Provisions to recover excessive contributions
Insolvency practitioners have noted with some concern that the accompanying provisions in the Act which will allow a TiB to apply to court to recover excessive pension scheme contributions have not yet been brought into force. The DSS has acknowledged that further consideration needs to be given to these sections of the Act and whilst it is keen to effect a swift introduction, it is currently anticipated that they will not be brought into force until November at the earliest.
Effect of the statutory provisions on the Court of Appeal’s decision
The new provisions do not operate retrospectively. Existing bankruptcies and those where bankruptcy orders are made on petitions presented before 29 May 2000 are not affected. The Court of Appeal’s judgment in Dennison -v- Krasnerand Lesser -v- Lawrence concerned bankruptcies which commenced before the effective introduction of this Act. The judgment is therefore unaffected by this legislation. However, whilst permission to appeal was refused by the Court of Appeal, the debtors have now petitioned the House of Lords for leave to appeal. The application is likely to be heard before the end of July 2000.
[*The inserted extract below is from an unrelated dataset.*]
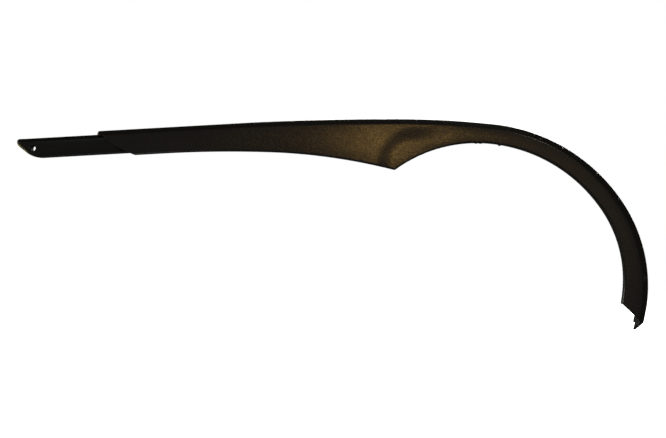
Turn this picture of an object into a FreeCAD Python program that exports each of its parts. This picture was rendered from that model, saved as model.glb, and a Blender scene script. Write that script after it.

For the time being pensioneer trustees may expect a brief reprieve from TiB correspondence as they put current pre-29th May 2000 cases on hold until the outcome of the debtors’ petition and if successful, until the final judgment of the House of Lords in Lesser-v Lawrence and Dennison -v- Krasner. They may however wish to divert their attention to making a note of any unusually large contributions to schemes maintained by `impecunious entrepreneurs`! It seems certain that the excessive contribution provisions of the Act, when brought into force, will be retrospective in effect.